- **WHAT THE EXERCISE ASKS**
Lines that include the word "scene" are the ones to copy.

(Saved data entries)
*****

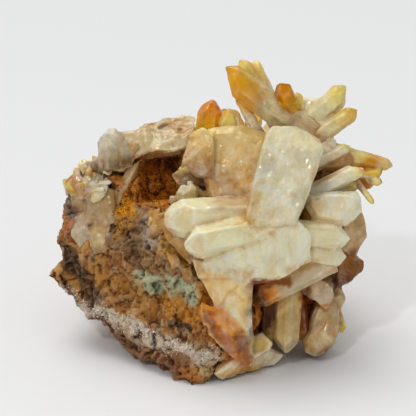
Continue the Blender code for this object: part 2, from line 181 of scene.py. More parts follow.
def crystalBetween(root, tip, width, look, flat=1.0, turn=0.0, cuts=crystalHabit["cuts"],
                   taper=crystalHabit["taper"]):
    axis = (tip - root).normalized()
    front = (-viewDeep + axis * viewDeep.dot(axis)).normalized()
    side = axis.cross(front)
    pyramid = crystalHabit["pyramid"]
    planes = [(-axis, -axis.dot(root), "root")]
    for face in range(6):
        angle = math.radians(60 * face)
        reach = crystalHabit["halfWidth"] * width * (flat if face in (0, 3) else 1.0)
        spun = Matrix.Rotation(math.radians(turn), 3, axis)
        outward = spun @ (front * math.cos(angle) + side * math.sin(angle))
        leaning = outward * math.cos(taper) + axis * math.sin(taper)
        planes.append((leaning, leaning.dot(tip - axis * width * crystalHabit["shoulder"]) + reach, "prism"))
        slope = outward * math.sin(pyramid) + axis * math.cos(pyramid)
        planes.append((slope, slope.dot(tip + axis * cuts[face] * width), "tip"))
    return solidOf(planes, root, tip, axis, look)


def crystal(root, tip, width, look="milk", **shape):
    return crystalBetween(seen(*root), seen(*tip), width, look, **shape)


def massOf(look, points, kind, grain=(0, 0, 1)):
    bm = hullOf(points)
    planes = [(face.normal[:], face.normal.dot(face.calc_center_median()), kind) for face in bm.faces]
    bm.free()
    places = np.array([p[:] for p in points])
    axis = np.array(Vector(grain).normalized())
    along = places @ axis
    return solidOf(planes, places[along.argmin()], places[along.argmax()], axis, look)


def lump(look, *points):
    return massOf(look, [seen(*p) for p in points], "broken")


def plate(look, outline, front, lean, thickness, bevel, grain=(0, 0, 1)):
    middle = Vector((sum(a for a, _ in outline), sum(u for _, u in outline))) / len(outline)
    points = []
    for across, up in outline:
        deep = front + lean * up
        inward = (middle - Vector((across, up))).normalized() * bevel
        inner = (across + inward.x, up + inward.y)
        points += [seen(across, up, deep + bevel), seen(across, up, deep + thickness - bevel)]
        points += [seen(*inner, deep), seen(*inner, deep + thickness)]
    return massOf(look, points, "plate", grain)


def slicedBy(solid, *places):
    # the solid with one more face, through three places
    points = [seen(*p) for p in places]
    normal = (points[1] - points[0]).cross(points[2] - points[0]).normalized()
    middle = Vector((solid["root"] + solid["tip"]) / 2)
    if normal.dot(middle - points[0]) > 0:
        normal = -normal
    solid["normals"] = np.vstack([solid["normals"], normal[:]])
    solid["reach"] = np.append(solid["reach"], normal.dot(points[0]))
    solid["kind"] = np.append(solid["kind"], "tip")
    return solid


def newObject(name, content):
    thing = bpy.data.objects.new(name, content)
    bpy.context.scene.collection.objects.link(thing)
    return thing


def withModifiers(thing):
    # the object with its modifiers worked into its mesh
    graph = bpy.context.evaluated_depsgraph_get()
    mesh = bpy.data.meshes.new_from_object(thing.evaluated_get(graph))
    thing.modifiers.clear()
    old, thing.data = thing.data, mesh
    bpy.data.meshes.remove(old)
    return thing


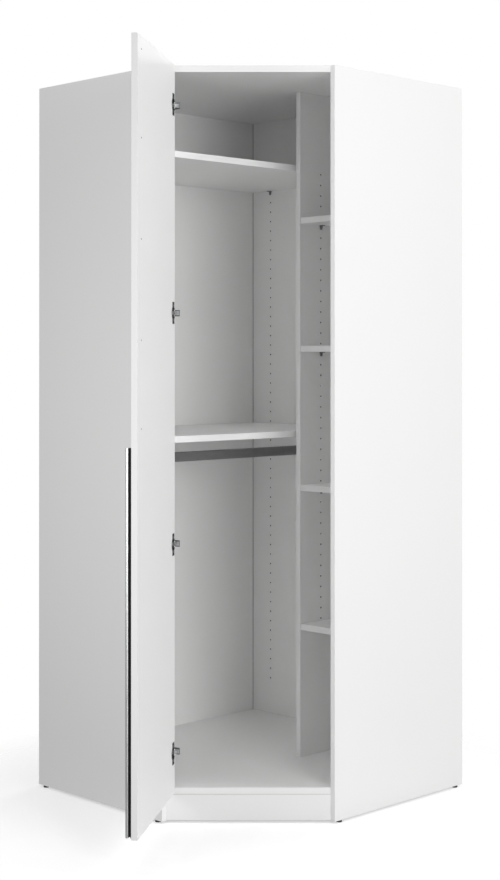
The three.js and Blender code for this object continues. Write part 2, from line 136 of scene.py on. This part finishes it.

*****

- **FULL OUTPUT**
Continue the Blender code for this object: part 2, from line 181 of scene.py. More parts follow.
    bpy.context.scene.collection.objects.link(thing)
The three.js and Blender code for this object continues. Write part 2, from line 136 of scene.py on. This part finishes it.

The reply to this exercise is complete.